Work to complete: Only one span of the listing below is wanted: the lines from the one with "plate.translate(STRIKE_CENTRE)" through the one with "obj.parent = empty", reproduced exactly, both ends kept.

Exercise input:
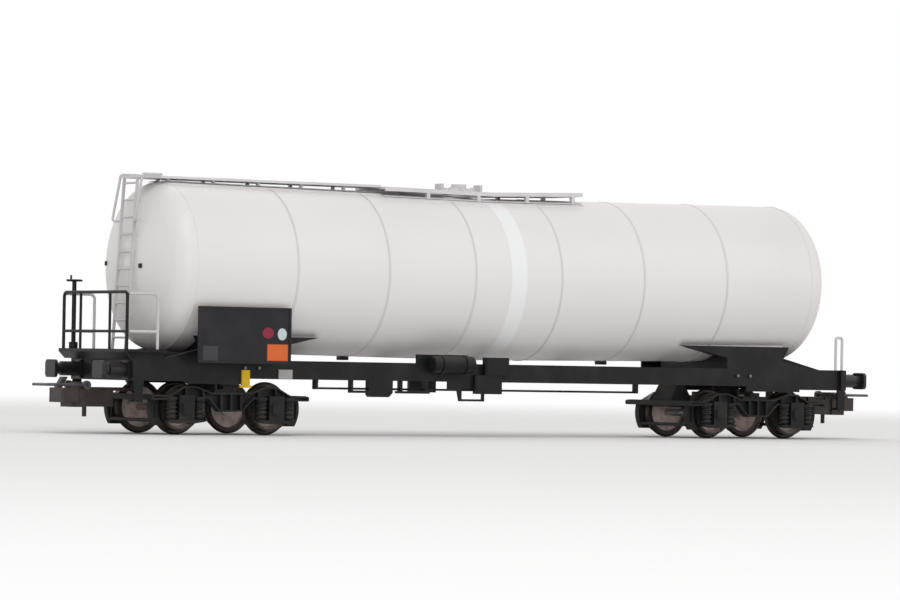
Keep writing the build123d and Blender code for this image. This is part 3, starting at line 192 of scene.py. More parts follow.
class Tree:
    """A node tree under construction."""

    def __init__(self, tree: bpy.types.NodeTree) -> None:
        """Empties a tree."""
        self.tree = tree
        self.tree.nodes.clear()

    def put(self, socket: bpy.types.NodeSocket, value: object) -> None:
        """Links a field or socket to an input socket, or sets a constant there."""
        if isinstance(value, Field):
            value = value.socket
        if isinstance(value, bpy.types.NodeSocket):
            self.tree.links.new(value, socket)
        else:
            socket.default_value = value

    def node(
        self, kind: str, settings: dict | None = None, inputs: dict | None = None
    ) -> bpy.types.Node:
        """Adds any node.

        Args:
            kind: The node's type.
            settings: Its own settings, set first.
            inputs: The value or link of each socket, by name or number.

        Returns:
            The node.
        """
        node = self.tree.nodes.new(kind)
        for key, value in (settings or {}).items():
            setattr(node, key, value)
        for key, value in (inputs or {}).items():
            self.put(node.inputs[key], value)
        return node

    def seen(self) -> Field:
        """1 on the rays that the camera, gloss or glass sees, and 0 on all others."""
        path = self.node("ShaderNodeLightPath")
        seen = Field(self, path.outputs["Is Camera Ray"])
        for kind in ("Is Glossy Ray", "Is Transmission Ray"):
            seen = seen.apply("MAXIMUM", Field(self, path.outputs[kind]))
        return seen


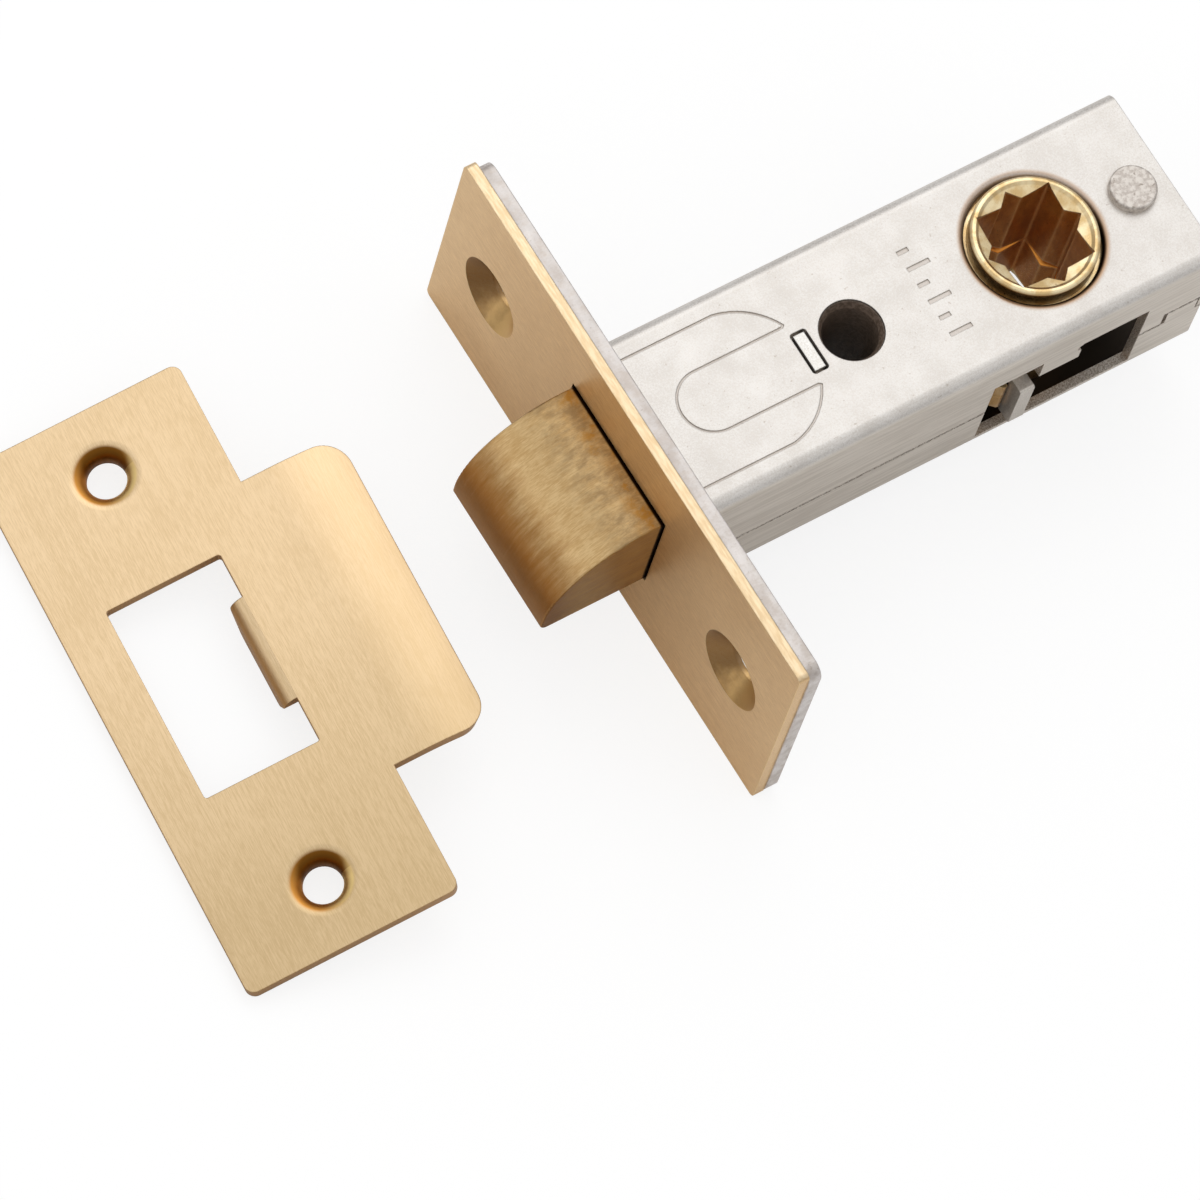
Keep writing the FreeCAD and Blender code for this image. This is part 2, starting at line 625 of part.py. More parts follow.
def strike_tongue():
    """Lip that leads the bolt into the slot, curving away from the face towards its edge."""
    centre = V(TONGUE_FLAT_END, 0, -TONGUE_CURVE_RADIUS)
    inner = TONGUE_CURVE_RADIUS - STRIKE_THICKNESS
    end = 90 - TONGUE_CURVE_ANGLE
    middle = 90 - TONGUE_CURVE_ANGLE / 2
    top = [point_on_circle(centre, TONGUE_CURVE_RADIUS, angle) for angle in (90, middle, end)]
    low = [point_on_circle(centre, inner, angle) for angle in (90, middle, end)]
    root_top = V(STRIKE_WIDTH / 2 - 1, 0, 0)
    root_low = V(STRIKE_WIDTH / 2 - 1, 0, -STRIKE_THICKNESS)
    sides = [line(root_top, top[0]), line(top[2], low[2]), line(low[0], root_low), line(root_low, root_top)]
    profile = face_from(sides + [arc(*top), arc(*low)])
    profile.translate(V(0, -TONGUE_HALF_LENGTH, 0))
    tongue = profile.extrude(V(0, 2 * TONGUE_HALF_LENGTH, 0))
    edge_middle = (top[2] + low[2]) * 0.5
    corners = [
        edge for edge in tongue.Edges
        if abs(edge.CenterOfMass.x - edge_middle.x) < 1e-4
        and abs(abs(edge.CenterOfMass.y) - TONGUE_HALF_LENGTH) < 1e-4
    ]
    return tongue.makeFillet(TONGUE_CORNER, corners)


def strike_tang():
    """Tab bent down at the edge of the slot, which takes up the bolt's rattle."""
    thick = STRIKE_THICKNESS
    bend_x = TANG_FACE_X + TANG_BEND_RADIUS
    centre = V(bend_x, 0, -TANG_BEND_RADIUS)
    inner = TANG_BEND_RADIUS - thick
    root_x = bend_x + TANG_ROOT_OVERLAP
    outer_arc = [point_on_circle(centre, TANG_BEND_RADIUS, angle) for angle in (90, 135, 180)]
    inner_arc = [point_on_circle(centre, inner, angle) for angle in (90, 135, 180)]
    toe_out = V(TANG_FACE_X, 0, -TANG_DEPTH)
    toe_in = V(TANG_FACE_X + thick, 0, -TANG_DEPTH)
    root_top = V(root_x, 0, 0)
    root_low = V(root_x, 0, -thick)
    sides = [
        line(root_top, outer_arc[0]),
        line(outer_arc[2], toe_out),
        line(toe_out, toe_in),
        line(toe_in, inner_arc[2]),
        line(inner_arc[0], root_low),
        line(root_low, root_top),
    ]
    profile = face_from(sides + [arc(*outer_arc), arc(*inner_arc)])
    profile.translate(V(0, -TANG_HALF_LENGTH, 0))
    tang = profile.extrude(V(0, 2 * TANG_HALF_LENGTH, 0)).common(tang_front_view())
    return tang.makeFillet(TANG_TOE_CORNER, edges_at(tang, X_DIR, y=TANG_TOE_HALF_LENGTH, z=TANG_DEPTH))


def tang_front_view():
    """The tab keeps its width through the bend, then narrows to its toe."""
    side = [
        V(0, TANG_HALF_LENGTH, 0),
        V(0, TANG_HALF_LENGTH, -STRIKE_THICKNESS),
        V(0, TANG_TOE_HALF_LENGTH, -TANG_DEPTH),
    ]
    other_side = [V(0, -corner.y, corner.z) for corner in reversed(side)]
    corners = side + other_side
    outline = face_from([line(a, b) for a, b in zip(corners, corners[1:] + corners[:1])])
    return outline.extrude(V(STRIKE_WIDTH / 2, 0, 0))


def screw_dimple(y):
    """Pressed countersink: the face rolls smoothly down to a straight hole."""
    hole = STRIKE_HOLE_RADIUS
    lip = DIMPLE_LIP_RADIUS
    centre = V(hole + lip, 0, -lip)
    roll = [point_on_circle(centre, lip, angle) for angle in (90, 135, 180)]
    outer = hole + lip + DIMPLE_SKIRT
    path = [
        roll[2],
        V(hole, 0, -DIMPLE_DEPTH),
        V(hole + DIMPLE_TOE_WIDTH, 0, -DIMPLE_DEPTH),
        V(outer - DIMPLE_SKIRT_SLOPE, 0, -STRIKE_THICKNESS),
        V(outer, 0, -STRIKE_THICKNESS),
        V(outer, 0, 0),
        roll[0],
    ]
    sides = [line(a, b) for a, b in zip(path, path[1:])]
    dimple = face_from(sides + [arc(*roll)]).revolve(ORIGIN, Z_DIR, 360)
    dimple.translate(V(0, y, 0))
    return dimple


def strike_plate():
    plate = strike_body().fuse([strike_tongue(), strike_tang()])
    outer = STRIKE_HOLE_RADIUS + DIMPLE_LIP_RADIUS + DIMPLE_SKIRT
    for y in both(STRIKE_SCREW_Y):
        plate = plate.cut(cylinder_z(0, y, outer, (-STRIKE_THICKNESS - 1, 1)))
        plate = plate.fuse(screw_dimple(y))
    plate = plate.removeSplitter()
    plate.rotate(ORIGIN, Y_DIR, -STRIKE_TILT)
    plate.rotate(ORIGIN, Z_DIR, STRIKE_TURN)
    plate.translate(STRIKE_CENTRE)
    return plate


PARTS = {
    "forend_cover": forend_cover,
    "forend_plate": forend_plate,
    "case_front_shell": case_front_shell,
    "case_back_shell": case_back_shell,
    "spring_stop_plate": spring_stop_plate,
    "fixing_sleeve": fixing_sleeve,
    "rear_rivet": rear_rivet,
    "rivet_spacer": rivet_spacer,
    "latch_bolt": latch_bolt,
    "tail_bar_left": tail_bar_left,
    "tail_bar_right": tail_bar_right,
    "tail_rivets": tail_rivets,
    "bolt_spring": lambda: coil_spring(*LIGHT_SPRING),
    "return_spring": lambda: coil_spring(*HEAVY_SPRING),
    "cam_front": cam_front,
    "cam_back": cam_back,
    "strike_plate": strike_plate,
}

os.makedirs("parts", exist_ok=True)
for node, make in PARTS.items():
    shape = make()
    shape.exportStep("parts/" + node + ".step")
    print(node, len(shape.Solids), shape.isValid(), round(shape.Volume, 1))
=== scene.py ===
import bpy
import json
import math
from mathutils import Matrix, Vector


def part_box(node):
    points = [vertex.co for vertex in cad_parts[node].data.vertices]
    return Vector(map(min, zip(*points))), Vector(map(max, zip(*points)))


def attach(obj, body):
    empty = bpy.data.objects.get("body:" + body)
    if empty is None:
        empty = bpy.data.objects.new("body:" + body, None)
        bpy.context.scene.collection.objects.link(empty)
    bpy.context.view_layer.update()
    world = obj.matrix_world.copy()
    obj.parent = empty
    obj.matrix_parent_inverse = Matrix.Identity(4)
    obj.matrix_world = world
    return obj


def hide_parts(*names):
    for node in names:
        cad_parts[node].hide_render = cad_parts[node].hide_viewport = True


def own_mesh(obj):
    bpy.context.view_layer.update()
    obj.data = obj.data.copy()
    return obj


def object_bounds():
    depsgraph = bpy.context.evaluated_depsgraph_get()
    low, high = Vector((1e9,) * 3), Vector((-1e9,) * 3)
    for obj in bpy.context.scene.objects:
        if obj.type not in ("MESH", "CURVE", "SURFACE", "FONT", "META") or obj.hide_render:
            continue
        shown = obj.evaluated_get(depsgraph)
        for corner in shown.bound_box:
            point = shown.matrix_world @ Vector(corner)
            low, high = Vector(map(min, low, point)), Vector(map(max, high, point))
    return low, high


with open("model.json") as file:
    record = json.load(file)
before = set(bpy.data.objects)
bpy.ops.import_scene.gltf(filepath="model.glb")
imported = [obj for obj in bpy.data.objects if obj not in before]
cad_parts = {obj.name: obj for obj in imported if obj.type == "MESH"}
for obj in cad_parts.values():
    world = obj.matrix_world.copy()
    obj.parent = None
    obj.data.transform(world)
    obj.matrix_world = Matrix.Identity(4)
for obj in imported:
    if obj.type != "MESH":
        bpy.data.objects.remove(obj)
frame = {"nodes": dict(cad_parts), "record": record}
cad_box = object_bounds()
nodes = frame["nodes"]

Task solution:
    plate.translate(STRIKE_CENTRE)
    return plate


PARTS = {
    "forend_cover": forend_cover,
    "forend_plate": forend_plate,
    "case_front_shell": case_front_shell,
    "case_back_shell": case_back_shell,
    "spring_stop_plate": spring_stop_plate,
    "fixing_sleeve": fixing_sleeve,
    "rear_rivet": rear_rivet,
    "rivet_spacer": rivet_spacer,
    "latch_bolt": latch_bolt,
    "tail_bar_left": tail_bar_left,
    "tail_bar_right": tail_bar_right,
    "tail_rivets": tail_rivets,
    "bolt_spring": lambda: coil_spring(*LIGHT_SPRING),
    "return_spring": lambda: coil_spring(*HEAVY_SPRING),
    "cam_front": cam_front,
    "cam_back": cam_back,
    "strike_plate": strike_plate,
}

os.makedirs("parts", exist_ok=True)
for node, make in PARTS.items():
    shape = make()
    shape.exportStep("parts/" + node + ".step")
    print(node, len(shape.Solids), shape.isValid(), round(shape.Volume, 1))
=== scene.py ===
import bpy
import json
import math
from mathutils import Matrix, Vector


def part_box(node):
    points = [vertex.co for vertex in cad_parts[node].data.vertices]
    return Vector(map(min, zip(*points))), Vector(map(max, zip(*points)))


def attach(obj, body):
    empty = bpy.data.objects.get("body:" + body)
    if empty is None:
        empty = bpy.data.objects.new("body:" + body, None)
        bpy.context.scene.collection.objects.link(empty)
    bpy.context.view_layer.update()
    world = obj.matrix_world.copy()
    obj.parent = empty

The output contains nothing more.